Whitman’s atoms, Lennon’s goo goo g’joob,
An interlaced amalgam of each interaction,
Of each handshake, each mumbled explanation
Of the last big game, of her last affair, of god:
Each a part of the tale I tell to myself
When too tired to push back sufficiently
To create space enough to breathe on my own.

(March 2011)

Hermeneutic Circle

“By and By, Lord, By and By”
A.P. Carter

hold hands – – then speak:
I like, or perhaps understand,
that part she told me, so

tomorrow, or the next day, I
tell it again, making it mine
(or at least imparting my shape

to the story she shaped me with)
in order to explain, or define
my self, and thus meaning,

to someone other than her
who perhaps will weave this part
of my heart into her pattern

not that what she said, or I heard
said, was like a rock dropped
through a shattering mirror, yet

a multi-foliate reflection forms
with each person as we listen, so
look into her eyes, then speak.

(December 2010)

No End of Patches

and then he said, or did, or thought
more than he said, or did, or thought
or perhaps less than was remembered
by either him or me upon reflection

thus the endless permutations of then
and when spin like whirligigs
dazzling the kaleidoscope of now
into a frenzy of misunderstandings

he picks up what thread there is
laying here and there upon a ground
and sings a song as he sews
one piece of cloth unto another

and so I sit and long to listen
to things too hard to decipher
snatching after scraps of meaning
made manifest then disappearing

Reflection after an Afternoon Out

I listen to people talk and interpret what they are saying through the lens of my life. I am aware of this; enough of a self-awareness to be able to step away, even if just a bit, to look at myself. As T.S. Eliot wrote, to know where you are you must step away, or more miraculously, you only know what you have to say after you have said it. A line I understood, or at least was befuddled by before I even read it. In high school German it amazed me that with modals german verbs would appear at the end of the sentence. How I wondered did the speaker and listener know what he was talking about if the predicate did not appear until the end of the utterance? I was stunned by the ability of the human mind. Then I made the leap to how could we know what word we were going to say next because we, or at least I, did not think of the words consciously before I said them. At least not that I was aware of.

Now I think about the belief systems which underlie what we say and how we interpret the world. I try to look at my own beliefs fairly frequently, in a spasm of self-eviseraction. I think I am honest with myself, at least as honest as one can be without cowering in shame. I wonder about those who can be so self-assured with how they see the world. The self-satisfaction and hubris is stunning. (Is that statement a victim of its own accusation?). What is really stunning is when they accuse others who criticize them of having the very faults they are being accused of possessing, as if that absolves them of anything.

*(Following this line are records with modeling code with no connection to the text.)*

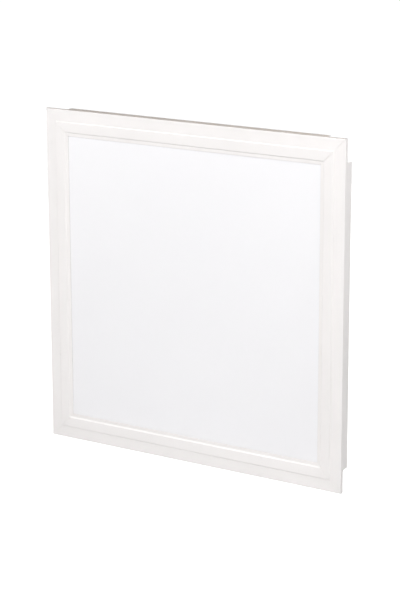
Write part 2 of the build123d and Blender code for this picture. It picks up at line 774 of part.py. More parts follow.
def terminal_cover():
    """Cap with skirts on three sides, hinged on a pin beside the lid."""
    with BuildPart() as cover:
        with BuildSketch(sheet(LID0)):
            with Locations((-DRV_X, 0)):
                Rectangle(DRV_X + COVER_END, 2 * DRV_Z, align=(Align.MIN, Align.CENTER))
        extrude(amount=-CAP_H)
        fillet(cover.edges().filter_by(Axis.Y).group_by(Axis.X)[0], 3)
        top_edges = cover.faces().sort_by(Axis.Y)[-1].edges()
        fillet(top_edges.filter_by(lambda e: e.center().X < COVER_END - 0.1), 1.2)
        # the hollow runs out through the end beside the lid
        with BuildSketch(sheet(LID0)):
            with Locations((-DRV_X + CASE_T, 0)):
                Rectangle(40, INNER_Z, align=(Align.MIN, Align.CENTER))
        extrude(amount=-(CAP_H - CASE_T), mode=Mode.SUBTRACT)
        # knuckle between the lid's ears
        with BuildSketch(slice_at(-21.9)):
            with Locations((HINGE_X, PIVOT_D)):
                Circle(KNUCKLE_R)
            with Locations((HINGE_X, PIVOT_D - 0.75)):
                Rectangle(3.0, 2.0, align=(Align.MAX, Align.MIN))
        extrude(amount=43.8)
        with Locations(upright(HINGE_X, PIVOT_D, 0)):
            Cylinder(0.68, 52, mode=Mode.SUBTRACT)
        # thumb notch at the free end
        with BuildSketch(Plane(origin=point(-DRV_X, 33.2, 0), x_dir=BACK, z_dir=(-1, 0, 0))):
            SlotOverall(14, 2.0, rotation=90)
        extrude(amount=-0.8, mode=Mode.SUBTRACT)
    return cover.part


def cover_pin():
    with BuildPart() as pin:
        with BuildSketch(upright(HINGE_X, PIVOT_D, -25.5)):
            Circle(0.6)
        extrude(amount=51)
    return pin.part


# ---------------------------------------------------------------- driver electronics
BOARD_T = 1.6
BOARD0 = FLOOR + BOARD_POST_H + 2 * GAP
BOARD1 = BOARD0 + BOARD_T
TRANSFORMER_X = 12


def driver_board():
    with BuildPart() as board:
        with BuildSketch(sheet(BOARD0)):
            with Locations((-34, 0)):
                Rectangle(101, 45, align=(Align.MIN, Align.CENTER))
        extrude(amount=-BOARD_T)
        with Locations(*spots(BOARD_SCREWS, BOARD0)):
            Cylinder(1.3, 6, mode=Mode.SUBTRACT)
    return board.part


def board_screws():
    return screw_set(BOARD_SCREWS, BOARD1 + GAP, head_r=2.2, head_h=1.4, shank_r=1.0, length=4.5)


def transformer_core():
    """Block with two windows for the coil."""
    with BuildPart() as core:
        with BuildSketch(upright(TRANSFORMER_X, 0, -9)):
            with Locations((0, BOARD1 + 1.52)):
                Rectangle(26, 18.5, align=(Align.CENTER, Align.MIN))
            with Locations((-8, BOARD1 + 5.0), (8, BOARD1 + 5.0)):
                Rectangle(6.6, 11.5, align=(Align.CENTER, Align.MIN), mode=Mode.SUBTRACT)
        extrude(amount=18)
        chamfer(core.edges().filter_by(Axis.Z).group_by(Axis.Y)[-1], 1)
    return core.part


def transformer_coil():
    with BuildPart() as coil:
        with BuildSketch(sheet(BOARD1 + 5.1)):
            with Locations((TRANSFORMER_X, 0)):
                RectangleRounded(21.6, 26, 5)
                Rectangle(9.6, 18.2, mode=Mode.SUBTRACT)
        extrude(amount=-11.2)
    return coil.part


def capacitors():
    with BuildPart() as cans:
        # x, z, radius, height
        for x, z, radius, height in (
            (-17, 9, 7.0, 19), (-17, -9.5, 5.0, 14), (44, 11, 6.0, 18), (44, -11, 6.0, 18),
        ):
            with BuildSketch(sheet(BOARD1 + GAP)):
                with Locations((x, z)):
                    Circle(radius)
            extrude(amount=-height)
        fillet(cans.edges().filter_by(GeomType.CIRCLE), 0.6)
    return cans.part


def heat_sink():
    """Upright plate with a flange at its rear edge."""
    with BuildPart() as sink:
        with BuildSketch(upright(31, 0, -14)):
            with Locations((0, BOARD1 + GAP)):
                Rectangle(1.6, 17, align=(Align.CENTER, Align.MIN))
            with Locations((0, BOARD1 + 15.42)):
                Rectangle(5.6, 1.6, align=(Align.MIN, Align.MIN))
        extrude(amount=28)
    return sink.part


def input_wires():
    """Two wires from the terminal block through the partition down to the board."""
    with BuildPart() as wires:
        for sign in (1, -1):
            z = sign * WIRE_Z
            points = [(-42.8, WIRE_D, z), (PARTITION_X, WIRE_D, z), (-32, 19.5, z),
                      (-30, BOARD1 + 0.1, sign * 7)]
            add(tube(points, 0.75, RIGHT, (0, -1, 0)))
    return wires.part


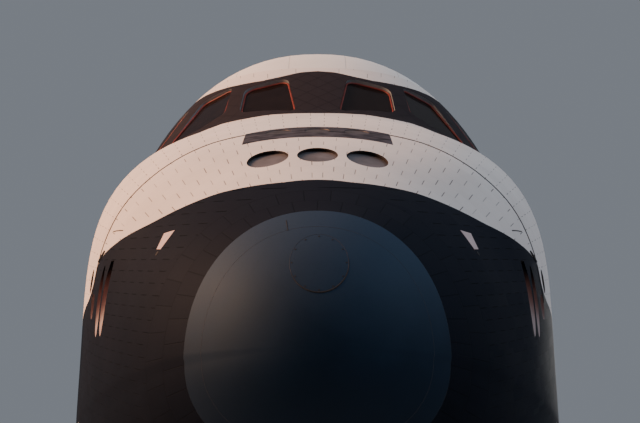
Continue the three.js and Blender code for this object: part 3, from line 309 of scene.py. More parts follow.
class Shade:
    """The node tree of one material. Lengths in it are the airframe's inches."""

    def __init__(self, name):
        self.material = bpy.data.materials.new(name)
        self.material.use_nodes = True
        self.tree = self.material.node_tree
        self.tree.nodes.clear()

    def node(self, kind, settings=None, values=None, output=0):
        """Adds a node, sets its settings, then links or fills its sockets, and gives one of its outputs."""
        made = self.tree.nodes.new(kind)
        for name, value in (settings or {}).items():
            setattr(made, name, value)
        for name, value in (values or {}).items():
            if isinstance(value, Wire):
                self.tree.links.new(value.socket, made.inputs[name])
            else:
                made.inputs[name].default_value = value
        return Wire(self, made.outputs[output])

    def math(self, operation, *values):
        return self.node("ShaderNodeMath", {"operation": operation}, dict(enumerate(values)))

    def place(self):
        """The point in the airframe's inches."""
        point = self.node("ShaderNodeTexCoord", output="Object")
        values = {"Vector": point, "Location": ORIGIN, "Rotation": (PARKED_PITCH, 0, 0)}
        values["Scale"] = (INCH,) * 3
        return self.node("ShaderNodeMapping", {"vector_type": "TEXTURE"}, values)

    def parts(self, vector):
        split = self.node("ShaderNodeSeparateXYZ", values={"Vector": vector})
        outputs = split.socket.node.outputs
        return [Wire(self, socket) for socket in outputs]

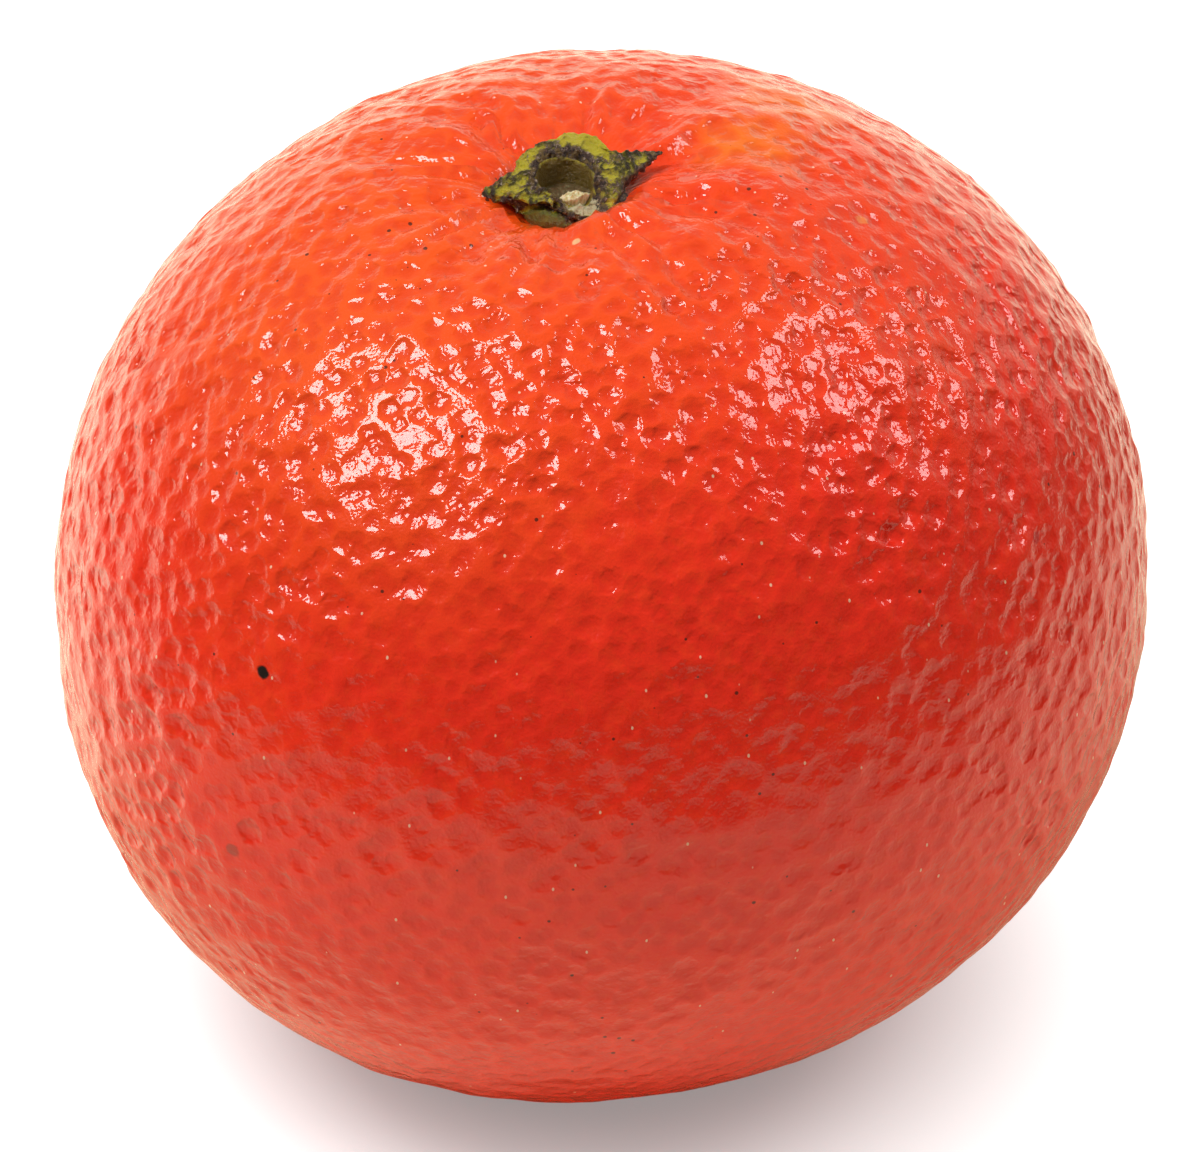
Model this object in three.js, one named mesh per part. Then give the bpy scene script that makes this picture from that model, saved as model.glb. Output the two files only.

Everything falls easily into place when there is a single dogmatic way to see and live in the world.

Too often listening to others is painful. (Sigh, such self pity).

Can We Build It: Yes, We Can

Finished “The Social Construction of Reality” by Berger and Luckmann yesterday as I waited to go through the jury selection process (talk about a socially constructed reality, the justice system is definitely a “reality” outside the norms I inhabit: but that is for later on in this post, or for another day). I read the book because it and the phrase “Social construction of reality” are tossed about quite a bit in the books I’ve been reading and in the doctoral program I was participating in, sort of on the same level as Vygotsky’s “Zone of Proximal Development.” And like Vygotsky, actually reading the text from which the phrase originates(?), was enlightening and I discovered more to it than is often discussed. The book was published in 1966 and was a discussion of the origins and shaping of “knowledges” in sociology. It takes the view, like James Gee, that everyone is functioning from an ideology, either tacit or implicit, that determines how that person views the world. Furthermore, these ideologies are created and constantly recreated and modified by the people in these social groups, affinity groups Gee would call them. The belief systems are laid down and created by a society, and are inculcated into children by their primary socializers (parents, significant others), and then further modified by secondary groups. Everyone is involved in an overlapping and nested series of groupings which lead toward the individuals identity inside of all of the groups combined, the identity being slightly different depending upon which group is formost at any given time. As I read the book, I saw connections to Shirley Brice Heath’s “Ways with Language,” Gee, as I already mentioned, and in his use of discourses (both big and little D’s), much of what I can glean from my post-modernist readings, as well as in, “Communities of Practice” by Etienne Wenger, Och’s “Living Narrative,” and Goffman’s “The Presentation of Self in Everyday Life:” three of the other books I have been plowing through lately.